Lo dejo claro desde el principio. Estoy plenamente a favor
de los denominados “fenómenos literarios”. Me encantan, me gustan todos, sí, he
dicho todos. Y sí, me gustaría protagonizar un fenómeno literario, por todos
los motivos, aunque solo fuera un fenomenillo. No soy uno de esos puristas que
relaciona consumo generalista con baja calidad, no, a veces se pueden combinar,
y no creo que sea necesario citar cualquiera de los cientos de ejemplos que
podemos encontrar en la Literatura, pero también en el Cine o en la Música, y
hasta en el Arte –la Capilla Sixtina o el Guernika, por ejemplo, son auténticos
bestsellers de la Pintura-. Adoro los llamados “fenómenos literarios”
porque el que un libro, sea cual sea el libro, se convierta en un producto de
consumo preferente me transmite una felicidad indescriptible, porque eso supone
colas en las librerías y en las ferias del libro, libros envueltos para regalo
y pilas de libros en los centros comerciales, miles y millones de libros.
Supone compradores no habituales de libros, algunos de los cuales caerán bajo
el hechizo de la lectura y optarán por seguir comprando libros en el futuro, e
incluso evolucionando como lectores, y así alguien que comenzó con la trilogía
de Grey puede que acabe leyendo a Durrell. Lo sé, me paso de optimista,
pero es que de vez en cuando es necesario abrazarse a la utopía. Aplaudo y me
congratulo de los fenómenos literarios porque tengamos en cuenta que, aunque
algunos parezcan no entenderlo, especialmente los últimos ministros de Cultura
y el inmisericorde Ministro de Hacienda, la Literatura se mantiene y articula
en torno a una industria, editorial, que necesita de estos fenómenos literarios
que son, en resumidas cuentas, los que colorean de negro las cuentas de las
editoriales.

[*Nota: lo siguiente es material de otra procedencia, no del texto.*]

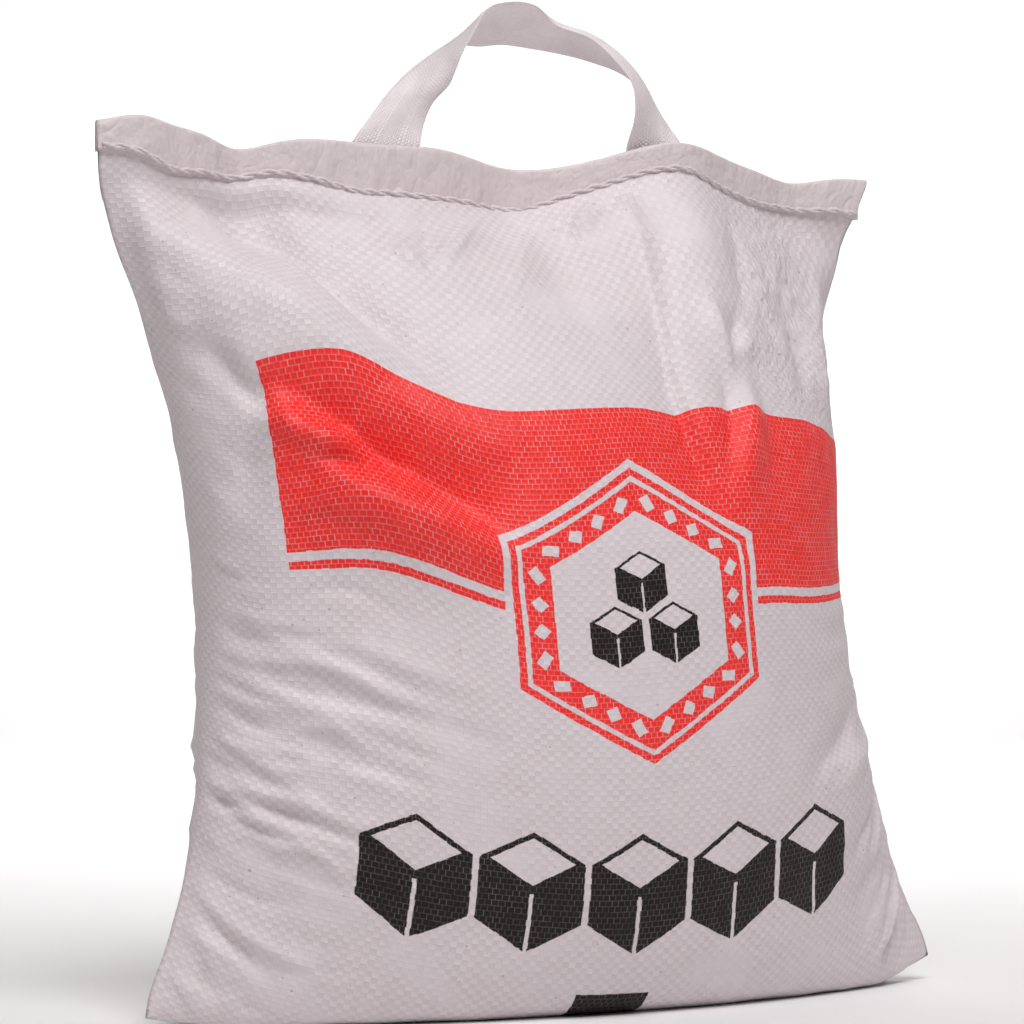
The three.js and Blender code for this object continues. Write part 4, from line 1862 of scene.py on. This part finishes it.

Y gracias a estos beneficios se pueden publicar e incluso
arriesgar con otros autores que no alcanzan, ni remotamente, las ventas
deseadas.
Me gustan los fenómenos literarios porque en multitud de
ocasiones se ha hecho justicia con un autor, se han premiado abnegadas y
constantes trayectorias de años y años de silencioso trabajo, se le ha
descubierto a ese ente invisible y expansivo como un gas que conocemos como
gran público. Stieg Larsson es un ejemplo de esto último, reconozco que devoré
con pasión y pulsión su trilogía, o Javier Cercas y también lo es el autor que
da título a esta columna, Fernando Aramburu. Porque aunque muchos lo hayan
conocido por Patria, su fenómeno literario, Aramburu cuenta con una
extensa y prolífica carrera literaria a su espalda. Poeta, cuentista,
ensayista, articulista, traductor, en sus casi 40 años de trayectoria se ha
zambullido en todos los géneros, con notable éxito en la mayoría de las
ocasiones. Años lentos y Los peces de la amargura, que tal vez
sea el germen de Patria, son dos libros, novela y colección de relatos,
espléndidos, provistos de una textura narrativa, tan artesanal como luminosa,
solo al alcance de narradores muy dotados. He de reconocer que he tardado en
leer Patria, no sé si frenado por lecturas atrasadas o porque necesitaba
encontrar el momento propicio. Y he de reconocer, también, que, desde un punto
de vista meramente literario, no me ha impresionado. De hecho, no la considero
la mejor obra de Aramburu, las dos citadas anteriormente me parecen de una
mayor calidad. Sin embargo, hay que considerarla como una obra importante,
grande, más allá de sus hallazgos estilísticos, algo que a veces sucede, si
tenemos en cuenta sus otras habilidades y bondades.
Salvando las distancias, espero que entiendan la analogía –no trato de
establecer un paralelismo, válgame-, me ha sucedido con Patria lo mismo
que con 8 apellidos vascos, en cuanto a lo que supone de normalización,
a que ya podamos hablar de ciertos temas, del terrorismo de ETA, con
naturalidad, sin tener en cuenta al que nos escucha tras la esquina, sin temor.
Patria pasará y quedará por su pedagogía, que en determinadas ocasiones,
como sucede en este caso concreto, es infinitamente más importante. Y es que
Aramburu ha tenido la capacidad de crear una obra que sana heridas, que cose
costuras deshilachadas, sin necesidad de recurrir a alcohol del que escuece o a
hilo gordo, que deja gruesas y visibles cicatrices. Méritos más que suficientes, junto a todos los intrínsecos a cualquier
fenómeno literario, para catalogarla como una obra necesaria e importante.
Especialmente ahora, que la palabra cotiza a la baja.